Al-Jazeera Sees 2500% Increase in Web Traffic Due to Egypt Coverage
As the world has stood transfixed by the unfolding situation in Egypt and many have turned to the web for timely information, international news network Al-Jazeera has exploded in its online presence, seeing a reported 2500% increase in web traffic, 60% of which is coming from the United States.
Unknown to many Americans, for many of whom its name carries vaguely sinister connotations (fueled, no doubt, by American officials’ charges during the early days of the war in Iraq that the network was “anti-American” for broadcasting graphic images of military violence), Al-Jazeera is actually a premier worldwide news organization, with broadcasts in more than 100 countries, a staff of over 3,000, more than 400 of whom are working reporters, and a robust English-language edition. But whereas it’s a staple of many European broadcast packages, it’s harder to get in the US. The network’s North American strategy head told the Huffington Post that many American cable companies are “worried” “that they will lose more subscribers than they will gain by granting access to Al Jazeera” due to the “negative stereotypes” associated with the network stateside.
But on the leveler playing field of the Internet, good content has a way of rising to the top, and Al-Jazeera has outhustled its competition in covering the conflict in Egypt. Al-Jazeera’s liveblogs and Flickr pool have become premier sources for first-hand information on Egypt. And the network’s reporters have showed their willingness to get in the thick of things: This weekend, 6 Al-Jazeera reporters were arrested by the Egyptian military after the Mubarak government decided to crack down on the network’s coverage in Cairo, though they were subsequently released.

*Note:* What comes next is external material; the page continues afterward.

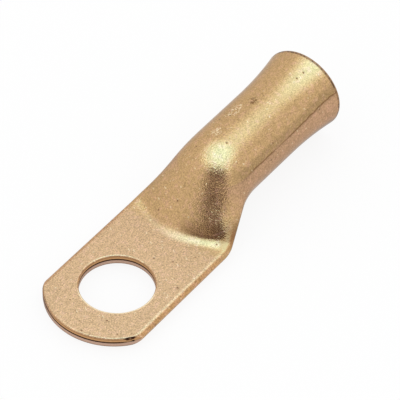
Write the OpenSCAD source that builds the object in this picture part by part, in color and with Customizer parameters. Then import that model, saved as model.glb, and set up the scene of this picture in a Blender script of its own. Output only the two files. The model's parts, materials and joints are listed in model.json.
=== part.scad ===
// Copper cable lug, made from one length of tube.
// One end stays round and is belled for a cable. The other end is pressed flat,
// so that the tube wall lies double there, and is pierced for a stud.
// Millimetres. The origin is the centre of the stud hole on the underside,
// +X runs along the barrel to its mouth and +Z is up from the underside.

/* [Tube] */
// Outside diameter of the round barrel
barrel_d = 14.4; // [12:0.1:18]
// Thickness of the tube wall
wall = 0.95; // [0.7:0.05:1.2]
// Gap left between the two pressed layers
slit_gap = 0.06; // [0.04:0.01:0.15]
// Diameter of the open channel that stays along each fold
fold_channel_d = 0.4; // [0.25:0.05:0.6]

/* [Palm] */
// Diameter of the stud hole
stud_hole_d = 13.5; // [8:0.1:16.5]
// Length from the stud hole's centre to the tip
tip_reach = 13.1; // [11:0.1:17]
// Radius of the arc that trims the tip
tip_radius = 12.6; // [11.5:0.1:20]
// Sideways error of the tip arc's centre
tip_offset = 0.14; // [-0.5:0.02:0.5]
// Depth of the edge that the punch draws down at the hole and the tip
edge_draw = 0.3; // [0.15:0.05:0.45]

/* [Shoulder] */
// Length from the stud hole's centre to the crease where the slope starts
crease_x = 15.7; // [12.5:0.1:20]
// How far the crease bows back towards the folds
crease_bow = 3.1; // [0:0.1:4]
// Slope of the shoulder above the palm, in degrees
slope = 51; // [30:0.5:55]
// Radius of the fillet in the crease
crease_fillet = 3.5; // [2:0.1:6]
// Radius over the crown where the slope meets the barrel
crown_fillet = 8.9; // [2:0.1:10]
// How far the half-pressed section leans from a flat-sided one to a tent
tent = 1.5; // [0:0.1:1.5]

/* [Barrel] */
// Length from the stud hole's centre to the mouth
mouth_x = 56; // [46:0.5:80]
// Length of the belled stretch behind the mouth
bell_length = 12.2; // [5:0.1:14]
// How far the bell stands out all round at the mouth
bell_rise = 0.98; // [0.3:0.02:1.4]
// Size of the rounded corners of the lip
lip_round = 0.4; // [0.2:0.05:0.45]

/* [Hidden] */
$fn = 96;

barrel_r = barrel_d / 2;
bore_r = barrel_r - wall;
palm_t = 2 * wall + slit_gap;
rise = barrel_d - palm_t;
bell_x = mouth_x - bell_length;
// The bell's wall lies between two circles with one centre
bell_arc_r = (bell_length * bell_length + bell_rise * bell_rise) / (2 * bell_rise);
mouth_bore_r = bell_r(barrel_r + bell_arc_r, bell_arc_r + wall);
bell_fn = 720;

// The pressed stretch starts at the first fillet and ends where the last line is round
press_start = crease_x - crease_fillet * tan(slope / 2);
press_end = crease_x + rise / tan(slope) + crown_fillet * tan(slope / 2) + crease_bow;
// Loft steps: along the tube, and round half of it
loft_rings = 20;
half_steps = 24;
// Of the oval share, what the folds keep out and what is left below them
fold_keep = 0.5;
low_share = 0.5;
// How much the outer skin's steps crowd together at its folds
fold_crowding = 0.75;
// Step for the slopes that give a skin's inward direction
nudge = 0.001;
// The lofted skins stop this far inside the plain ones that they run into
skin_step = 0.01;
// They go on this far into them, so that no faces lie on each other
tuck = 0.4;
// Edge arcs cross their faces a little short of tangent
edge_over = 1.06;
past = 1;

// Radius reached at the mouth by a circle of radius r that stands centre_r from the axis
function bell_r(centre_r, r) = centre_r - sqrt(r * r - bell_length * bell_length);

// Width of a tube pressed to height h: the perimeter stays as long as it was
function pressed_width(h) = (PI * barrel_d - (PI - 2) * h) / 2;

// Rise above the palm along a line that does not lag: fillet, slope, crown, barrel
function slope_rise(x) =
    let (
        foot_end = press_start + crease_fillet * sin(slope),
        crown_end = press_end - crease_bow,
        crown_start = crown_end - crown_fillet * sin(slope)
    )
    x <= press_start ? 0 :
    x < foot_end ? crease_fillet - sqrt(pow(crease_fillet, 2) - pow(x - press_start, 2)) :
    x < crown_start ? (x - crease_x) * tan(slope) :
    x < crown_end ? rise - crown_fillet + sqrt(pow(crown_fillet, 2) - pow(crown_end - x, 2)) :
    rise;

// How far a line of the tube lags at fraction t of the way from the middle of the top
// to the middle of the underside: nothing at the middles, the whole bow at the fold
function lag(t) =
    let (across = 1 - abs(2 * t - 1))
    crease_bow * pow(across, 2) * (3 - 2 * across);

// Half of a flat-sided section and of an oval one, as [y, z] at fraction t round them
function flat_sided(w, h, t) =
    let (
        flat = (w - h) / 2,
        r = h / 2,
        along = t * (2 * flat + PI * r),
        turn = (along - flat) / r * 180 / PI
    )
    along < flat ? [along, h] :
    turn < 180 ? [flat + r * sin(turn), r + r * cos(turn)] :
    [2 * flat + PI * r - along, 0];

function oval(w, h, t) = [w / 2 * sin(180 * t), h / 2 * (1 + cos(180 * t))];

// A half-pressed section: the share of the oval is greatest half way up the rise,
// less along the fold, and less again below it
function pressed_point(w, h, t, up) =
    let (
        at_fold = 1 - fold_keep * pow(1 - abs(2 * t - 1), 4),
        share = tent * 4 * up * (1 - up) * at_fold * (t < 0.5 ? 1 : low_share)
    )
    (1 - share) * flat_sided(w, h, t) + share * oval(w, h, t);

// Point of the outer skin. Past a middle line it goes on round the mirrored side
function skin_point(x, t) =
    let (
        side = t < 0 || t > 1 ? -1 : 1,
        from_top = t < 0 ? -t : t > 1 ? 2 - t : t,
        gain = slope_rise(x - lag(from_top)),
        h = palm_t + gain,
        point = pressed_point(pressed_width(h), h, from_top, gain / rise)
    )
    [x, side * point[0], point[1]];

// The same point, moved straight in through the wall by depth
function inside_point(x, t, depth) =
    let (
        round_it = skin_point(x, t + nudge) - skin_point(x, t - nudge),
        along_it = skin_point(x + nudge, t) - skin_point(x - nudge, t),
        inward = cross(round_it, along_it)
    )
    skin_point(x, t) + depth * inward / norm(inward);

// Fraction of step i round half a section. Crowding brings the steps closer at the fold
function step_at(i, crowding) =
    let (t = i / half_steps)
    t + crowding * sin(360 * t) / (2 * PI);

// One closed ring, at a depth inside the outer skin. It is crowded while its fold is sharp
function ring(x, depth, crowding) =
    let (
        up = (x - press_start) / (press_end - press_start),
        near = [for (i = [0 : half_steps])
            inside_point(x, step_at(i, crowding * (1 - max(0, min(1, up)))), depth)]
    )
    concat(near, [for (i = [half_steps - 1 : -1 : 1]) [near[i][0], -near[i][1], near[i][2]]]);

// An end of a loft: strips from its upper half to its lower one, meeting at both folds
function end_faces() =
    let (
        half = half_steps,
        quarter = half_steps / 2,
        count = 2 * half_steps,
        far = [for (i = [0 : half]) (count - i) % count]
    )
    concat(
        [for (i = [0 : quarter - 2]) [i, i + 1, half - i - 1, half - i]],
        [for (i = [0 : quarter - 2]) [far[i + 1], far[i], far[half - i], far[half - i - 1]]],
        [[quarter - 1, quarter, quarter + 1]],
        [[far[quarter], far[quarter - 1], far[quarter + 1]]]
    );

// A closed solid through a list of rings
module loft(rings) {
    count = 2 * half_steps;
    last = len(rings) - 1;
    sides = [for (k = [0 : last - 1], i = [0 : count - 1])
        let (
            a = k * count + i,
            b = k * count + (i + 1) % count
        )
        each [[a, b, a + count], [b, b + count, a + count]]];
    // The first end faces the other way round from the last
    first_end = [for (face = end_faces()) [for (i = [len(face) - 1 : -1 : 0]) face[i]]];
    last_end = [for (face = end_faces()) [for (v = face) last * count + v]];
    polyhedron(
        points = [for (one = rings) each one],
        faces = concat(first_end, sides, last_end),
        convexity = 6
    );
}

// The pressed stretch as a solid, from a depth inside the outer skin inwards.
// Its ends go on past the stretch and step in a little more
module pressed_stretch(depth, step, margin, crowding) {
    start = press_start - margin;
    end = press_end + margin;
    loft(concat(
        [ring(start - tuck, depth + 2 * step, crowding)],
        [for (k = [0 : loft_rings])
            ring(start + (end - start) * k / loft_rings, depth + step, crowding)],
        [ring(end + tuck, depth + 2 * step, crowding)]
    ));
}

// Turns a drawing of radius across and length up into a round solid along +X
module turned() {
    translate([0, 0, barrel_r])
        rotate([0, 90, 0])
            rotate_extrude()
                children();
}

// The corner of an edge that its round takes away, at [across, up] in a drawing.
// side is 1 where the metal lies towards the axis and -1 where it lies away from it
module corner_round(across, up, size, side) {
    difference() {
        translate([side > 0 ? across - size : across - past, up - size])
            square([size + past, size + past]);
        translate([across - side * size, up - size])
            circle(size * edge_over);
    }
}

// Drawing of the barrel from the axis out to radius r, belled by a circle of radius arc_r.
// It is one outline: what lies outside the tube is cut from one rectangle
module barrel_drawing(from_x, r, arc_r, beyond) {
    across = barrel_r + bell_rise + past;
    difference() {
        translate([0, from_x])
            square([across, mouth_x + beyond - from_x]);
        translate([r, from_x - past])
            square([across, bell_x - from_x + past]);
        translate([barrel_r + bell_arc_r, bell_x])
            circle(arc_r, $fn = bell_fn);
    }
}

// The pressed tube of the palm before its tip is trimmed: flat layers, fully round folds
module palm_bar() {
    flat = pressed_width(palm_t) - palm_t;
    length = press_start + tip_reach + past;
    translate([press_start - tuck - length, 0, 0])
        rotate([90, 0, 90])
            linear_extrude(length) {
                translate([-flat / 2, 0])
                    square([flat, palm_t]);
                for (side = [-1, 1])
                    translate([side * flat / 2, palm_t / 2])
                        circle(d = palm_t);
            }
}

// What the tip die leaves: a wide round end with its upper edge drawn down
module tip_trim() {
    middle = tip_radius - tip_reach;
    translate([middle, tip_offset, 0])
        rotate_extrude($fn = 240)
            difference() {
                translate([0, -past])
                    square([tip_radius, palm_t + 2 * past]);
                corner_round(tip_radius, palm_t, edge_draw, 1);
            }
    translate([middle, -barrel_d, -past])
        cube([press_start - middle, 2 * barrel_d, palm_t + 2 * past]);
}

module outer_form() {
    intersection() {
        palm_bar();
        tip_trim();
    }
    pressed_stretch(0, skin_step, tuck, fold_crowding);
    turned()
        difference() {
            barrel_drawing(press_end + tuck, barrel_r, bell_arc_r, 0);
            corner_round(barrel_r + bell_rise, mouth_x, lip_round, 1);
        }
}

// The slit between the pressed layers, with an open channel along each fold
module slit() {
    inside_w = pressed_width(palm_t) - 2 * wall;
    channel_y = (inside_w - fold_channel_d) / 2;
    from_x = -tip_reach - past;
    translate([from_x, -inside_w / 2, wall])
        cube([press_start - 2 * tuck - from_x, inside_w, slit_gap]);
    // The channel ends where the folded lines have opened as wide as it
    fold_foot = press_start + crease_bow;
    channel_end = fold_foot + sqrt(2 * (crease_fillet + wall) * fold_channel_d);
    for (side = [-1, 1])
        translate([from_x, side * channel_y, palm_t / 2])
            rotate([0, 90, 0])
                cylinder(d = fold_channel_d, h = channel_end - from_x, $fn = 24);
}

// The cable's socket: the bore, its bell, and the hollow that narrows down to the slit
module socket() {
    // A slit has little height to give, so its rings step in less
    pressed_stretch(wall, min(skin_step, slit_gap / 6), 2 * tuck, 0);
    turned() {
        barrel_drawing(press_end + 2 * tuck, bore_r, bell_arc_r + wall, past);
        corner_round(mouth_bore_r, mouth_x, lip_round, -1);
    }
}

// The stud hole, punched from above
module stud_hole() {
    rotate_extrude($fn = 240) {
        translate([0, -past])
            square([stud_hole_d / 2, palm_t + 2 * past]);
        corner_round(stud_hole_d / 2, palm_t, edge_draw, -1);
    }
}

module lug_body() {
    color([0.80, 0.62, 0.40])
        difference() {
            outer_form();
            slit();
            socket();
            stud_hole();
        }
}

lug_body();
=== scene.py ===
import json
import math

import bmesh
import bpy
import numpy as np
from mathutils import Matrix, Vector

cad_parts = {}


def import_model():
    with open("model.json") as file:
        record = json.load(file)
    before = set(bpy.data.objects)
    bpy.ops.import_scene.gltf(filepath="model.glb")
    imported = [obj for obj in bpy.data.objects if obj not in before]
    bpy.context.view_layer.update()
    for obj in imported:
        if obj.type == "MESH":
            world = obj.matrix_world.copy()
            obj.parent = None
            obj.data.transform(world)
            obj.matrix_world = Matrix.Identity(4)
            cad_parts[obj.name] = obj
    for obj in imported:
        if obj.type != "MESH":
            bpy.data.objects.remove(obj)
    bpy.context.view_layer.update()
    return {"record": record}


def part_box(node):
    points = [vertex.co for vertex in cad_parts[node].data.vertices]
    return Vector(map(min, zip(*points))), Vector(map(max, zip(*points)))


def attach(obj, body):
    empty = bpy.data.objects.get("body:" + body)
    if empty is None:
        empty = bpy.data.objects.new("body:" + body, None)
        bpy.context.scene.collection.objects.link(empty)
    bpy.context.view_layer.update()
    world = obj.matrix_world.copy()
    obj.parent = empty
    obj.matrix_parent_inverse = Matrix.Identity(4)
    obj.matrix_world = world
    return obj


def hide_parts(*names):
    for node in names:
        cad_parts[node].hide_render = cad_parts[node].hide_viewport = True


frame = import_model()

# A copper cable lug: one length of tube, pressed flat and pierced at one end,
# belled at the other. Lengths on the lug are millimetres, and MM makes them metres.
MM = 0.001

# ---------------------------------------------------------------- sizes from the frame
mounts = {m["name"]: m for m in frame["record"]["mounts"]}
low, high = (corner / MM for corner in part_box("lug_body"))
hole_r = mounts["stud_hole"]["dims"]["r_mm"]
bore_r = mounts["cable_socket"]["dims"]["r_mm"]
barrel_r = mounts["cable_socket"]["pos_m"][2] / MM
palm_t = mounts["palm_top"]["pos_m"][2] / MM
wall = barrel_r - bore_r
slit_gap = palm_t - 2 * wall
slit_z = palm_t / 2
tip_reach = -low.x
mouth_x = high.x
rise = 2 * barrel_r - palm_t

# ---------------------------------------------------------------- sizes of the pressed form
tip_radius = 12.6
tip_offset = 0.14
crease_x = 15.7
crease_bow = 3.1
slope = math.radians(51)
crease_fillet = 3.5
crown_fillet = 8.9
tent = 1.5            # how oval the shoulder's sections are
fold_keep = 0.5       # the share of that which the folds leave out
low_share = 0.5       # the share of it which the underside takes
bell_length = 12.2
bell_rise = 0.98
channel_r = 0.2       # left open along each fold
roll_top = 0.28       # edge drawn down by the punch
roll_low = 0.07
slit_edge = 0.05
lip_round = 0.4
corner_trim = 0.45    # taken off the tip's corners
trim_width = 1.6      # over this much of the palm at each side

tip_middle = tip_radius - tip_reach
press_start = crease_x - crease_fillet * math.tan(slope / 2)
press_end = crease_x + rise / math.tan(slope) + crown_fillet * math.tan(slope / 2) + crease_bow
channel_fade = press_start + 1, press_start + crease_bow + 1.5
bell_x = mouth_x - bell_length
bell_arc_r = (bell_length ** 2 + bell_rise ** 2) / (2 * bell_rise)
join_x = hole_r + 2.4  # where the pierced sheets meet the lofted tube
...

ABC’s Sam Donaldson thanked Al-Jazeera for “fann[ing] the flames here by bringing the fact that democracy is in existence and that people are being suppressed”; new media thinker Jeff Jarvis has put forth a petition asking US cable companies to “add Al Jazeera now“:
It is downright un-American to still refuse to carry it. Vital, world-changing news is occurring in the Middle East and no one–not the xenophobic or celebrity-obsessed or cut-to-the-bone American media–can bring the perspective, insight, and on-the-scene reporting Al Jazeera English can.
Yes, we can watch AJE on the internet. But as much of an internet triumphalist as I am, internet streaming is not going to have the same impact–political and education impact–that putting AJE on the cable dial would have.
Al-Jazeera’s web traffic successes, particularly in the American market, on the strength of its Egypt coverage illustrate the web’s decentralized, uncanny ability to sniff out the highest-quality content and pass it along to interested consumers, and it will no doubt help dispel the misinformed notion that the network is some sort of terrorist propaganda outlet. But it remains to be seen whether Al-Jazeera’s current successes will give it a lasting toehold in the American market or whether inertia and market resistance to the network will leave it a niche source for internationalists.